Friday, December 16, 2011

Friday of the Third Week of Advent

“Thus says the Lord GOD, who gathers the dispersed of Israel:
Others will I gather to him besides those already gathered.”
Is 56:8

So often in scripture do we hear about the fervor that God has to tend to His lost sheep. Jesus says how the shepherd would leave his flock in order to find that lost one, and rejoices when that one is found. The message in that is clear, and so very true: repent and God will gladly draw you home. Here we have God speaking through Isaiah say something similar, yet distinctly different. 
We all have those friends, you know, the ones that never really had a religion. They are the friends that we envied when we were kids. They never had to go to Mass on Sunday, they got to watch MTV, and their parents were cool. I’m not sure how the last point happened, but it always seemed to happen. Maybe some of us were even those kids. These are to whom God is speaking today. It seems odd, right? God has spent nearly 6,000 years speaking to the Hebrews promising them redemption and relationship with Him, yet here is God utilizing the mouth of a Jew to speak to non-Jews, in this case Babylonians! Now, in my childhood, I would as my dad for the reason that we had to go to mass, or why I wasn’t able to do certain things. In his infinite wisdom, and a response that many other Christian children have heard, “If you go to church on Sundays, you will go to Heaven.” I reasoned that if this were true, those who didn’t go to church didn’t make it into heaven.
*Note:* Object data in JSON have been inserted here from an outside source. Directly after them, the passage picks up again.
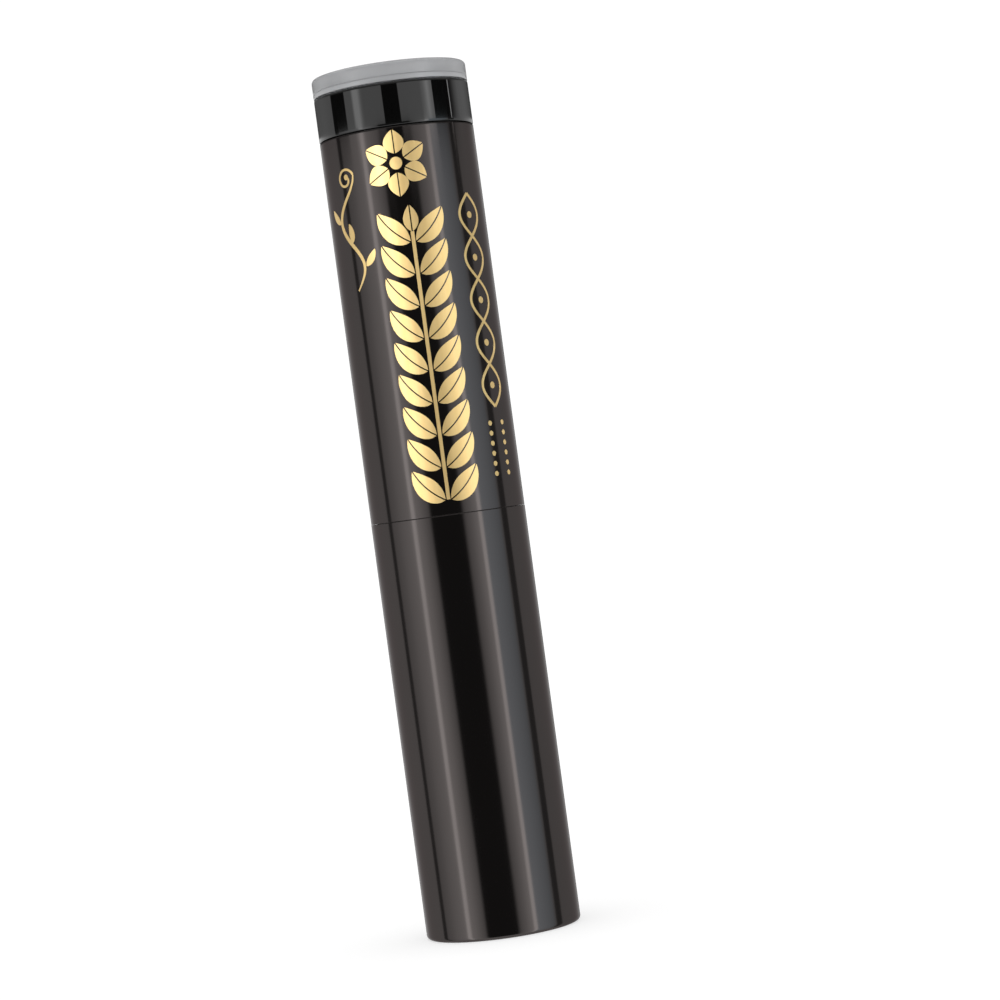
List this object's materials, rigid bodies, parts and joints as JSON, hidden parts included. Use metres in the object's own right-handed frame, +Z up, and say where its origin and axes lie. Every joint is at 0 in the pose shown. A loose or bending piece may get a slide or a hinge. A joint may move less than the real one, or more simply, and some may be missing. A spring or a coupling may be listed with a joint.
{
  "type": "lipstick case",
  "caption": "Slim twist-up lipstick case: a metallised base and pull-off cap over a turning sleeve that lifts a slanted lipstick bullet.",
  "frame": {"origin": "on the axis at the bottom of the foot that the closed case stands on", "axes": "+Z up the tube's axis towards the end of the cap, -Y towards the cap's ornament, +X to the right of someone who faces it"},
  "size_m": [0.0154, 0.0154, 0.0866],
  "materials": {
    "gunmetal_shell": "vacuum-metallised dark gun-metal, glossy",
    "gold_foil": "hot-stamped pale gold foil, the printed ornament on the cap",
    "black_gloss_plastic": "piano-black gloss",
    "clear_acrylic": "lightly frosted clear",
    "charcoal_plastic": "satin charcoal",
    "acetal": "natural white, moulded",
    "silicone": "soft grey",
    "label_paper": "blank sticker",
    "lipstick_wax": "matte dark wax"
  },
  "bodies": {
    "base": {"base_shell": "gunmetal_shell", "shade_label": "label_paper", "cam_tube": "acetal", "brake_ring": "silicone"},
    "sleeve": {"inner_sleeve": "charcoal_plastic", "collar": "charcoal_plastic"},
    "carriage": {"carrier": "acetal", "lipstick": "lipstick_wax"},
    "cap": {"cap_tube": "gunmetal_shell", "shade_plug": "black_gloss_plastic", "end_lens": "clear_acrylic"}
  },
  "joints": [
    {"name": "twist", "type": "hinge", "parent": "base", "child": "sleeve", "pos_m": [0, 0, 0.04], "axis": [0, 0, -1], "range_deg": [0, 360]},
    {"name": "bullet_rise", "type": "slide", "parent": "sleeve", "child": "carriage", "axis": [0, 0, 1], "range_m": [0, 0.0144]},
    {"name": "cap_pull", "type": "slide", "parent": "sleeve", "child": "cap", "axis": [0, 0, 1], "range_m": [0, 0.046]}
  ],
  "couplings": [
    {"joint": "twist", "follows": "bullet_rise", "rad_per_m": 436.33}
  ]
}
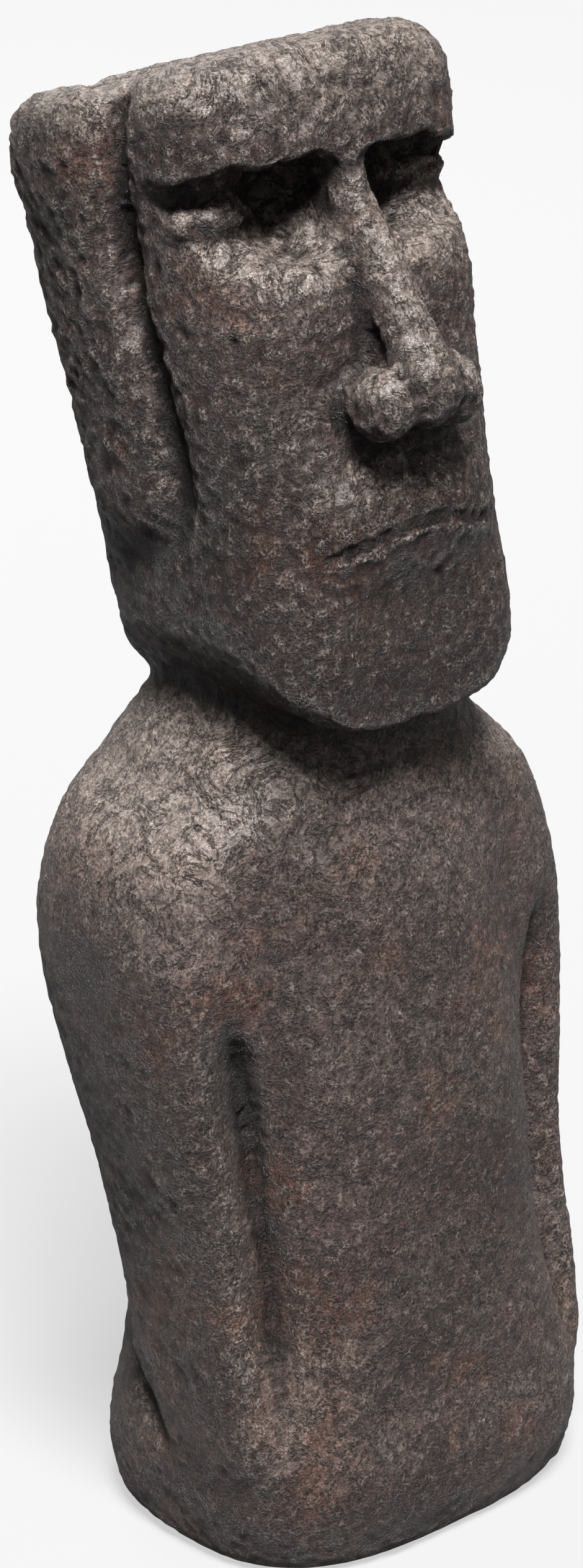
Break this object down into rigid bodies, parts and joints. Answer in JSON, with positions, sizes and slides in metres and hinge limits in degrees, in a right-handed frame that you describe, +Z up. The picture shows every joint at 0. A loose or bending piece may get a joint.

It’s that little bit of peace you feel when you see the person who cut you off rear-end someone else down the road. It’s justice. But that isn’t quite what God is telling us. 
The Hebrew people wanted the same retribution and reward that we all want when bad things happen to us. In terms of history, few peoples have truly endured the suffering of conquered and enslaved people like the Hebrews. They wanted what they felt they deserved. Yet, here we are today, those of us who are a part of the redeemed. How many of us can count the Hebrew people as a part of our ancestry? I am certain that very few. Most of us are a members of a Church gathered together sanctified by God, thankfully not by men. 
The reality that God has put forth is that many of those same kids I once envied are either unhappy with their lives or sit right next to me on Sunday. They are the ones who have yet to see the Light that God sent to the world or they have given up what they once had to follow that light. It is those people, former (and current) sinners that God uses to teach us His great love: that the only limit we put on a relationship with Him exists within our own hearts. 

How often do we open up our hearts to those who are different from us?
Do we forgive or condemn those who have done wrong to us?
Do we allow people who live different from us to garner our attention instead of God?